In the Northern Hemisphere, there's a strong seasonal cycle of vegetation, says scientist Mark Friedl of Boston University (BU), senior author of a paper reporting the results in this week's issue of the journal Nature.
"Something is changing about this cycle," says Friedl. "Ecosystems are becoming more productive, pulling in more atmospheric carbon during the summer and releasing more during the dormant period."
Most of this annual change is attributed to the effects of higher temperatures driven by climate change--including longer growing seasons, quicker uptake of carbon by vegetation and the "greening" of higher latitudes with more vegetation.
"But that's not the whole story," says Josh Gray of BU, lead author of the paper. "We've put humans and croplands into the story."
The scientists gathered global production statistics for four leading crops--corn, wheat, rice and soybeans--that together represent about 64 percent of all calories consumed worldwide.
They found that production of these crops in the Northern Hemisphere has more than doubled since 1961 and translates to about a billion metric tons of carbon captured and released each year.
These croplands are "ecosystems on steroids," says Gray, noting that they occupy about 6 percent of the vegetative land area in the Northern Hemisphere, but are responsible for up to a quarter of the total increase in seasonal carbon exchange of atmospheric carbon dioxide.
The growth in seasonal variation doesn't have a huge impact on global terrestrial carbon uptake and release, he says, since carbon gathered by the crops is released each year.
However, understanding the effects of agricultural production, the researchers maintain, will help improve models of global climate, particularly in discovering how well ecosystems will buffer rising levels of carbon dioxide in the future.
The BU investigators collaborated with a team of scientists, including Eric Kort of the University of Michigan, Steve Frolking of the University of New Hampshire, Christopher Kucharik of the University of Wisconsin, Navin Ramankutty of the University of British Columbia and Deepak Ray of the University of Minnesota.
The work highlights extraordinary increases in crop production in recent decades.
"These indications of increased productivity speak well for agriculture," says Tom Torgersen, program director for the National Science Foundation's Water Sustainability and Climate Program, which also funded the research. "But such enhanced agricultural productivity makes significant demands on water supplies, which will require further investigation. "
Adds Friedl, "It's a remarkable story of what we've done in agriculture in general.
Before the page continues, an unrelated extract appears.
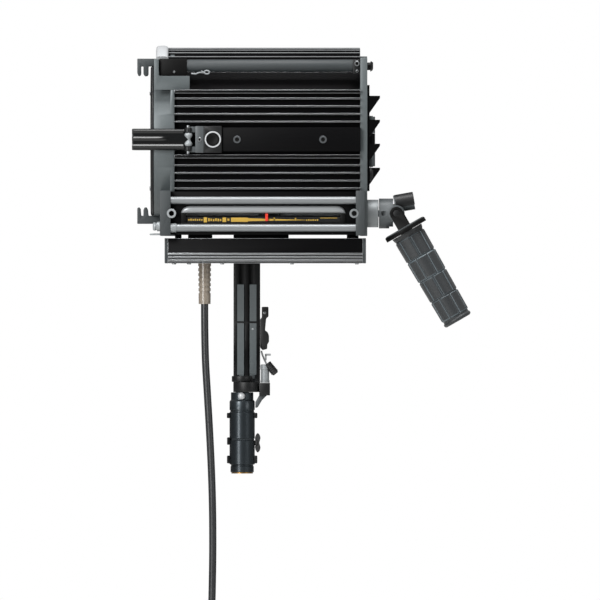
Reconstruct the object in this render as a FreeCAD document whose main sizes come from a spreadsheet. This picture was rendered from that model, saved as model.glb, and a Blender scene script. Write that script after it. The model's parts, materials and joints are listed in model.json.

And in particular in corn, which is one crop that's just exploded."
Corn alone accounts for two-thirds of the crop contribution to the increased seasonal exchange in carbon, he says. Almost 90 percent is produced in the midwestern United States and China.
"Over the last 50 years, the area of croplands in the Northern Hemisphere has been relatively stable, but production has intensified enormously," Friedl says.
"The fact that this land area can affect the composition of the atmosphere is an amazing fingerprint of human activity on the planet."